Dois olhares distintos, mas complementares sobre o universo do luxo: por um lado, o pensamento crítico e histórico do filósofo francês Gilles Lipovetsky, por outro, o balanço institucional e a visão estratégica do presidente da Laurel, Jorge Leitão. Uma reflexão profunda sobre o significado do luxo no tempo presente, seguida de um apelo claro ao desenvolvimento das marcas nacionais, foram os últimos momentos da “Grande Conferência Negócios do Luxo ” organizada pelo Negócios e pela Must e que contou com o apoio do município de Cascais como anfitrião e do Sheraton Cascais Resort como hospitality partner.
A conversa entre Mónica Seabra-Mendes, diretora do programa de Gestão de Luxo da Universidade Católica, e Gilles Lipovetsky, um dos mais relevantes pensadores da contemporaneidade, trouxe à conferência uma perspetiva rara: a do filósofo que, desde os anos 80, ousou levar a moda a sério - e foi, por isso, inicialmente marginalizado no seu meio.
“Elogiar a moda na filosofia foi um escândalo”, lembrou. “Na altura, não havia quase fontes. Escrevi sobre moda sem saber se estava a escrever para alguém.” Hoje, a obra de Lipovetsky, especialmente ‘Os Tempos Hipermodernos e O Império do Efémero’, é incontornável para pensar os comportamentos de consumo e o papel do luxo na sociedade atual.
Segundo o filósofo, a moda (e o luxo com ela) representa uma rutura com a tradição: “Todas as instituições da sociedade trabalham para preservar o passado. Só o Ocidente criou algo que valoriza o presente acima de tudo. E a moda é essa máquina do agora, sem nostalgia.” Esta tensão entre o efémero e o simbólico, entre desejo e identidade, está no centro do que Lipovetsky chama de hipermodernidade. Uma era em que o consumo continua, mesmo quando dizemos que queremos consumir menos.
Convidado a refletir sobre o estado atual do mercado de luxo, Lipovetsky foi perentório. “Não acredito no declínio do luxo. Há uma aparente contradição entre o discurso e a prática. As pessoas dizem que vão consumir menos, mas continuam a comprar.” Como exemplo, referiu que, em França, as compras de moda duplicaram nos últimos vinte anos, apesar da retórica do consumo consciente.
O filósofo defendeu que o luxo continua a ter uma força cultural e simbólica muito viva. “Se não fosse assim, só existiria fast fashion.” E sublinhou ainda uma mudança relevante: “Antes o luxo interessava apenas às gerações mais velhas.
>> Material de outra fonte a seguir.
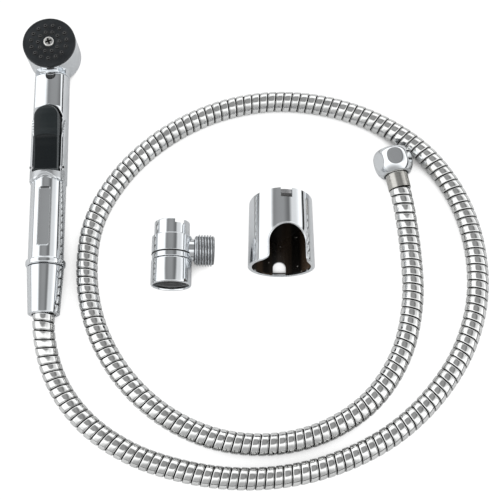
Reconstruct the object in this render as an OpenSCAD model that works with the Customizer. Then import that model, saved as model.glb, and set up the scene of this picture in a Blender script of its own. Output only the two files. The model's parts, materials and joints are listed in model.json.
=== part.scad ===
// Handheld bath sprayer: a handset on a metal hose, with its tap adapter and its wall cup,
// all lying on one surface. Millimetres, +Z up, +Y along the handset towards its head.

/* [Handset] */
// Radius of the lower grip
grip_r = 11.5; // [11:0.1:12]
// Radius of the upper housing that carries the lever
housing_r = 12.2; // [11.9:0.1:12.6]
// Radius of the housing at the head's neck
neck_r = 11.8; // [11.6:0.1:12.2]
// Where the raised lever housing starts, from the hose end
housing_y = 89.5; // [86:0.5:92]
// Where the casing ends and the head's neck starts
casing_end_y = 166.6; // [162:0.2:167]
// Radius of the casing's inside
casing_bore_r = 9.6; // [9.2:0.1:9.8]
// Turn of the handset on the surface, in degrees
handset_turn = 1.35; // [0:0.05:2]

/* [Head] */
// Radius of the drum-shaped head
head_r = 18; // [17:0.5:20]
// Lean of the spray face towards the grip, in degrees
head_lean = 2; // [0:1:10]
// Where the head's axis crosses the handset's axis, from the hose end
head_y = 186.6; // [185:0.1:190]
// Nozzles in the outer ring
outer_nozzles = 15; // [12:1:16]
// Nozzles in the inner ring
inner_nozzles = 10; // [7:1:10]

/* [Lever] */
// Width of the lever
lever_w = 16.8; // [15:0.1:17.4]
// Where the lever's free end lies, from the hose end
lever_end_y = 140.4; // [138:0.2:141]
// Radius of the hinge pin
pin_r = 1.2; // [1:0.1:1.5]

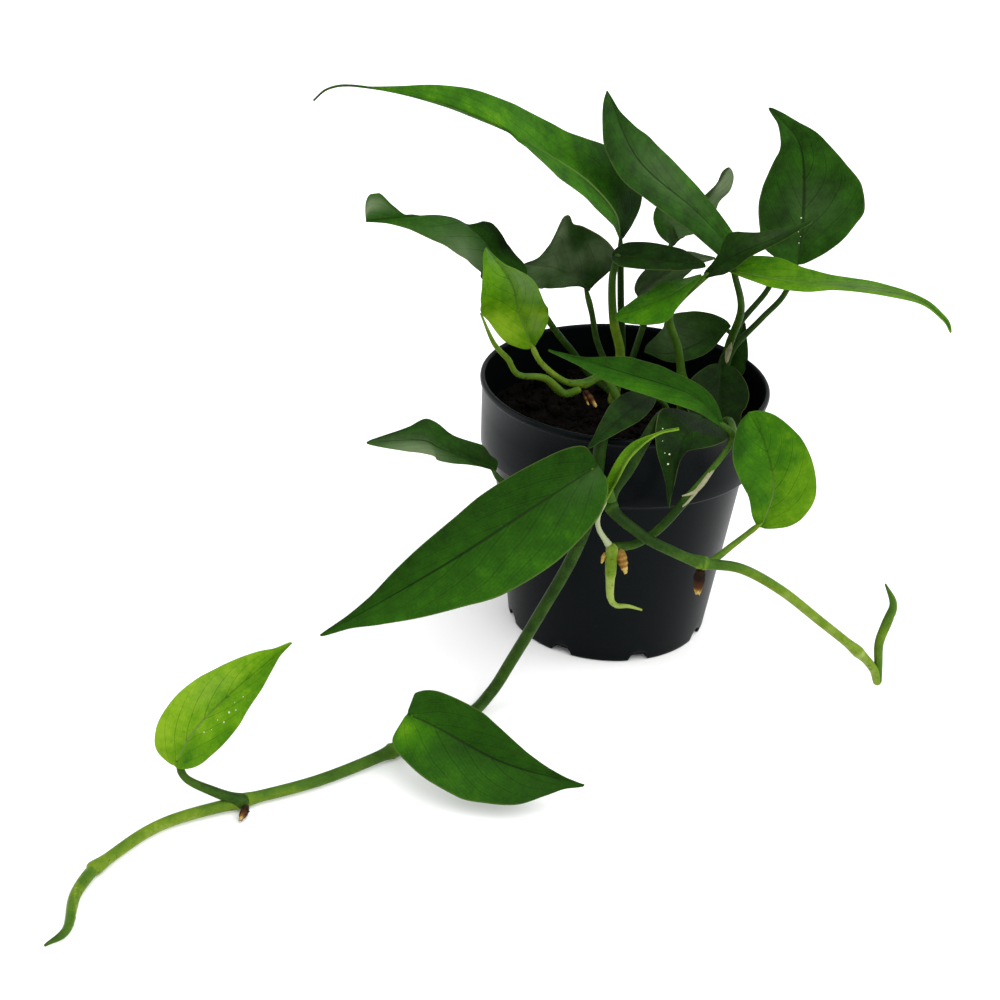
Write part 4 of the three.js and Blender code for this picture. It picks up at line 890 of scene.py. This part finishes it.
def soil_mix():
    """Damp potting mix: near black with brown flecks and fine bumps. The near black is partly the
    damp soil's own colour and partly painted shade, as the soil lies in the pot's shade.
    """
    recipe = Recipe("potting_mix_and_painted_shade")
    colour = recipe.ramp(recipe.noise(140.0, detail=6.0, roughness=0.7), SOIL_STOPS)
    grain = recipe.noise(1100.0, detail=4.0, roughness=0.7)
    return recipe.finish(colour, 0.85, grain, depth=0.0006, Specular_IOR_Level=0.04)


def root_bark():
    """Aerial root tip: corky brown bark that turns to a yellow growing tip."""
    recipe = Recipe("aerial_root_bark")
    patch = recipe.noise(900.0, detail=4.0, roughness=0.7)
    colour = recipe.ramp(recipe.vary(recipe.carried("tone"), patch, 0.5), BARK_STOPS)
    return recipe.finish(colour, 0.7, patch, depth=0.0004, Specular_IOR_Level=0.1)


def dry_sheath():
    """Papery cream sheath with brown blotches."""
    recipe = Recipe("dry_leaf_sheath")
    patch = recipe.noise(600.0, detail=4.0, roughness=0.7)
    colour = recipe.ramp(recipe.vary(recipe.carried("tone"), patch, 0.9), SHEATH_STOPS)
    return recipe.finish(colour, 0.7, patch, depth=0.0003, Specular_IOR_Level=0.1)


# Leaf blades

RIGHT_RIPPLE_SHIFT = 2.2
CUP_SHARE = 0.06
MIDRIB_DEPTH = 0.45
MIDRIB_SPREAD = 0.9
MIDRIB_FADE = 0.8
RIDGE_HEIGHT = 0.7
BLADE_HALF_THICKNESS = 0.26
EDGE_HALF_THICKNESS = 0.12
VEIN_RELIEF = 0.10
VEIN_SHARPNESS = 6
VEIN_FADE = 0.8
PATCH_STRETCH = 3
DROP_RADIUS = 0.3
DROP_VARIETY = 0.4
DROP_FLATNESS = 0.5
DROP_ROWS = 6
DROP_SIDES = 10
# The drops wear the third of a blade's finishes, after its upper and its under face
DROP_MATERIAL = 2


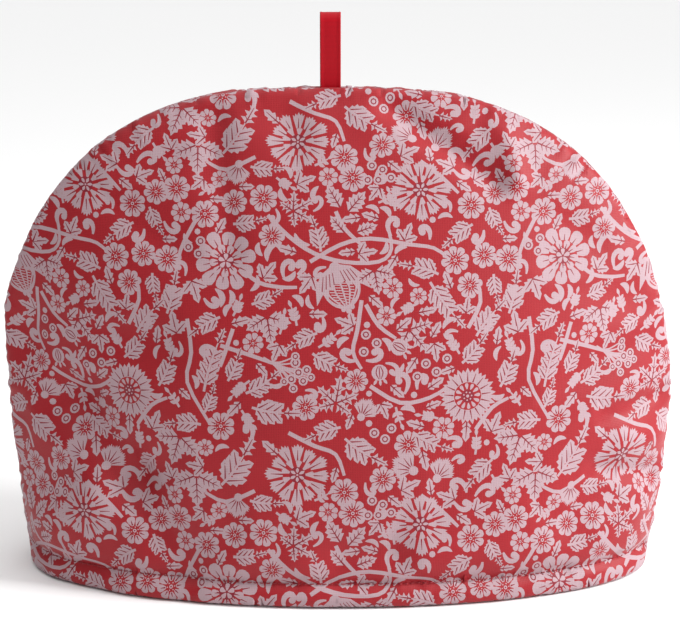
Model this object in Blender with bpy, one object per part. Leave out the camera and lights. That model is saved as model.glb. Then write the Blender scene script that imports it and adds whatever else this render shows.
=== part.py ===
"""Padded tea cosy in two panels with a ribbon hanging loop.

The cosy stands on its hem, opened into an oval.  X runs across the widest way,
Y through the two panels (the front panel is on the -Y side) and Z is up from
the surface it stands on.  All lengths are in metres.
"""
import math

import bmesh
import bpy
import numpy as np

MM = 0.001

# ---- overall form of the standing cosy -------------------------------------
SEAM_HEIGHT = 239.5 * MM        # top of the seam above the hem
HEM_DEPTH = 70.0 * MM           # hem edge to seam plane, at the middle of a panel
SEAM_GAP = 0.3 * MM             # space left between the two panels at the seam
PADDING = 6.5 * MM              # thickness of the quilted wall
EDGE_PUFF = 5.0 * MM            # how far the wadding swells forward beside the seam
SEAM_SINK = 1.3 * MM            # depth of the seam line between the two swellings
PROFILE_FALL = 1.6              # side view: upright at the hem, leaning in above
PROFILE_ROUND = 0.8             # side view: rounding at the top
OVAL_AT_HEM = 0.50              # plan view at the hem: 0.5 is a true ellipse
LENS_AT_TOP = 0.92              # plan view near the top: two shallow arcs

# outline of the seam in the X-Z plane, one row for each side
#   widest: half width;  at: height of the widest place;  hem: half width at hem
#   across, up: exponents of the arch above the widest place
OUTLINE = {
    "left": dict(widest=165.2 * MM, at=128.0 * MM, hem=155.0 * MM, across=3.1, up=1.5),
    "right": dict(widest=163.6 * MM, at=92.0 * MM, hem=154.0 * MM, across=2.8, up=1.95),
}

# ---- hem -------------------------------------------------------------------
HEM_BAND = 11.5 * MM            # hem edge up to the stitched furrow
FURROW_DEPTH = 2.2 * MM
FURROW_WIDTH = 2.6 * MM
HEM_ROUND = 1.6 * MM            # rounding of the bottom edge
BAND_SWELL = 0.9 * MM           # fullness of the turned-up hem

# ---- ribbon loop -----------------------------------------------------------
RIBBON_WIDTH = 10.0 * MM
RIBBON_THICK = 1.0 * MM
RIBBON_X = -4.6 * MM            # the loop is sewn a little left of the middle
LOOP_RISE = 36.2 * MM           # top of the loop above the top of the seam
LOOP_RADIUS = 4.3 * MM          # centre line of the turn at the top of the loop
TAIL_DEPTH = 5.0 * MM           # tails caught in the seam
TAIL_SPACE = 0.3 * MM           # between the two tails, and beside them

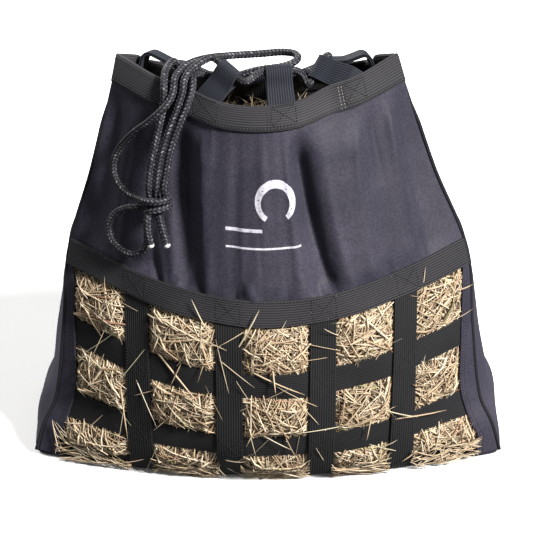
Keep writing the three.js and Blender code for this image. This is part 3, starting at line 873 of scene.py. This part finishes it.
def slack_below(wall, q, v):
    """The soft creases of the side and back cloth beside the net."""
    seed = {right_wall: 0.0, back_wall: 4.0, left_wall: 2.0}[wall]
    wide = reach(wall, v) * q
    waves = (np.sin(wide / 31 + v / 52 + seed) * np.sin(v / 38 - wide / 120 + seed)
             + 0.6 * np.sin(wide / 14 - v / 70 - seed))
    return 2.4 * (1.2 + waves) * (1 - q**4) * smooth_step(10, 70, v) * (
        1 - smooth_step(240, UPPER_LOW, v))


def columns_of(steps):
    """The places along a wall of a panel's columns, without the last, which is the next one's."""
    return np.linspace(-1, 1, steps + 1)[None, :-1]


def upper_sheet():
    """The cloth above the net, once round the bag, as rows of points."""
    v = np.linspace(UPPER_LOW, WALL_HEIGHT - WEBBING_THICK - 1, UPPER_ROWS)[:, None]
    parts = []
    for wall, steps, *_ in PANELS:
        q = columns_of(steps)
        parts.append(off_wall(wall, q, v, CLOTH_OUT + hang(wall, q, v)))
    return np.concatenate(parts, 1), v[:, 0]


def drape(points, v):
    """Lets the upper cloth hang in its folds, held by the band, the seams and the rim."""
    rows, columns = points.shape[:2]
    sheet = make_mesh("drape", points, grid_faces(rows, columns, closed=True),
                      bpy.data.materials.new("drape"))
    sheet.shape_key_add(name="Basis")
    rest = sheet.shape_key_add(name="rest")
    middle = points.mean((0, 1))
    slack = middle + (points - middle) * [SLACK, SLACK, 1.0]
    rest.data.foreach_set("co", (slack.reshape(-1, 3) * MM).ravel())
    rest.value = 0.0
    pins = sheet.vertex_groups.new(name="held")
    held = np.zeros((rows, columns), bool)
    held[(v < BAND_AT + 6) | (v > BINDING_LOW + 2)] = True
    held[:, SEAMS[:-1]] = True
    pins.add(np.flatnonzero(held.ravel()).tolist(), 1.0, "REPLACE")
    cloth = sheet.modifiers.new("Cloth", "CLOTH")
    for key, value in CLOTH_SETTINGS.items():
        setattr(cloth.settings, key, value)
    cloth.settings.rest_shape_key = rest
    scene = bpy.context.scene
    for step in range(1, CLOTH_FRAMES + 1):
        scene.frame_set(step)
    solved = sheet.evaluated_get(bpy.context.evaluated_depsgraph_get())
    hung = np.empty(rows * columns * 3, np.float32)
    solved.data.vertices.foreach_get("co", hung)
    bpy.data.objects.remove(sheet)
    scene.frame_set(1)
    return points + SETTLING * (hung.reshape(points.shape) / MM - points)


def limited(points, hung, v):
    """The hung cloth, with its moves limited, so that it stays behind the hanging cord."""
    outward = np.concatenate([directions(wall, columns_of(steps) * 0.995, v[:, None])[2]
                              for wall, steps, *_ in PANELS], 1)
    q = columns_of(SEAMS[1])
    by_cord = smooth_step(-1.0, -0.9, q) * (1 - smooth_step(-0.38, -0.28, q))
    room = np.full(points.shape[:2], MOST_OUT)
    room[:, :SEAMS[1]] -= (MOST_OUT - MOST_OUT_AT_CORD) * by_cord
    out = ((hung - points) * outward).sum(-1)
    kept = np.where(out > 0, room * np.tanh(out / room), MOST_IN * np.tanh(out / MOST_IN))
    return hung + outward * (kept - out)[..., None]


def finer(grid, times=2):
    """A grid of points with more rows and columns, smooth between the old ones."""
    for axis in (0, 1):
        old = np.arange(grid.shape[axis])
        new = np.linspace(0, old[-1], old[-1] * times + 1)
        i = np.clip(np.floor(new).astype(int), 0, old[-1] - 1)
        t = (new - i).reshape([-1 if k == axis else 1 for k in range(3)])
        a, b, c, d = (np.take(grid, np.clip(i + k, 0, old[-1]), axis) for k in (-1, 0, 1, 2))
        grid = 0.5 * (2 * b + (c - a) * t + (2 * a - 5 * b + 4 * c - d) * t**2
                      + (3 * b - a - 3 * c + d) * t**3)
    return grid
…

Hoje, qualquer jovem conhece dez marcas de luxo.” Isso, explicou, resulta da expansão das esferas do luxo, que já não se limitam à alta-costura, joalharia ou automóveis, mas incluem categorias como a beleza, a decoração ou o bem-estar.
De Portugal para a Europa: luxo com identidade
A seguir à reflexão filosófica, coube a Jorge Leitão, presidente da Laurel - Associação Portuguesa de Marcas de Excelência, encerrar formalmente o evento.
A intervenção trouxe uma perspetiva pragmática e ambiciosa: mostrar que Portugal tem lugar no panorama europeu do luxo - e que esse lugar está a ser conquistado com trabalho, criatividade e consistência.
Integrada na ECCIA (European Cultural and Creative Industries Alliance) - que representa mais de 700 marcas de luxo europeias - a Laurel assume-se como a ponte entre o talento nacional e os padrões internacionais. “A ECCIA representa um valor económico que equivale a duas a três vezes o PIB português”, sublinhou. E Portugal já marca presença com cerca de 50 marcas reconhecidas nesta rede.
Fundada em 2019 e formalizada em 2021, a Laurel conta atualmente com 35 marcas no portfólio ativo, e mais de 50 associados. O objetivo é claro: identificar, apoiar e dar escala às marcas portuguesas que se distinguem pelo seu valor cultural, artesanal e estético. “É possível crescer. É possível encontrar marcas com valor. E é possível levá-las mais longe.” ~
Na intervenção final, Diana Ramos, diretora do Negócios, destacou o percurso das três conferências organizadas ao longo de 2025, que abordaram o luxo sob múltiplas perspetivas: do investimento e coesão territorial à inovação, passando pelas novas gerações, o imobiliário e o impacto económico e simbólico das marcas.